Üreten ilişkiler de farklı kritik eşik değerlerinin kendi
aralarındaki seviye basınç farkı üzerinde girişir. Bu fark girişme ile yükümsen
olur. Yükümlülük olur. Yüküm eşme olur. Birbirleri arasında EŞDUYUM bağlacı
üzerinde taahhüttü. Bu yüküm doğrudan birbirine dönüşen, birbirine değişen
enerji oluyordu.
Yüküm ve yüküm etmedeki mucize bağ enerjisinin dönüşmesiydi.
Sizin üzerinizde boşaltılan alana dolgu malzemesi olarak yüklenen karşı tarafın
güvenlik algılı güvenlik yönelimli enerjisi; karşı taraf avcı ve toplayıcılar
üzerinde dönüşen besin bulma enerjisine ekleyen, bir aktarımın çevrimiydi.

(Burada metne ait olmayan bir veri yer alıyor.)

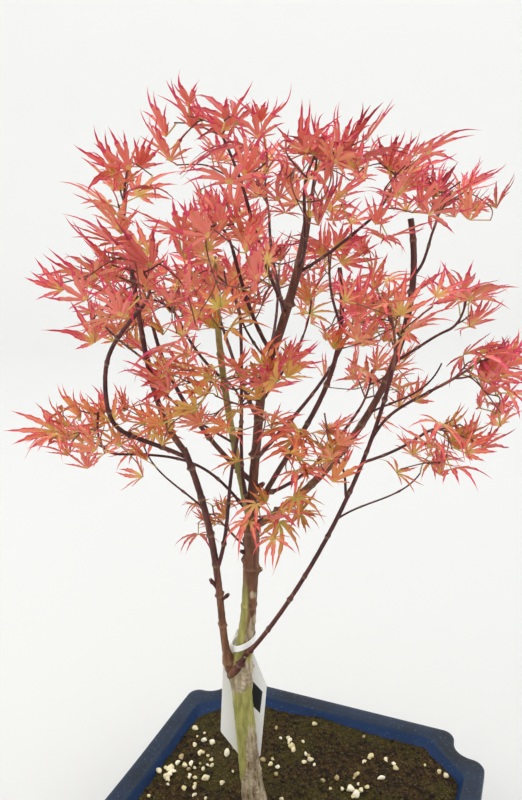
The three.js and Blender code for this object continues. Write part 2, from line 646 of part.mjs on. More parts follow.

İş bölüşmesi yapma organizesi nedenle, kritik yönelme
zamanının tümünü besin bulma süreduruma dönüşen avcı toplayıcı kişiler
üzerindeki kolektör enerjisi de; güvenlikçiler üzerinde güvenlik sağlayan
enerjiye dönüşen aktarım ve eklemdi. Bu sayılan yüküm ve taahhütlerin hiç
birisi de zorunluluk karşı denkleşmeler olmak dışında; ADALET değildiler. Adaletin,
ESAMİSİ bile değildiler.
Bu nedenledir ki ilk inşacı kolektif yapılar, adaletin teme
olduğu bir söylenen mülkten bahsetmezler. İlk kolektif yapılar mülkü kutsamaz.
Ve ilk kolektif yapılar “mülkü size verdim” diye kişileri pusturan, kişileri,
korkutan, kişileri sığınmaya iten tavır ve tutumla mülkü başa kakıcı konuşmazlar.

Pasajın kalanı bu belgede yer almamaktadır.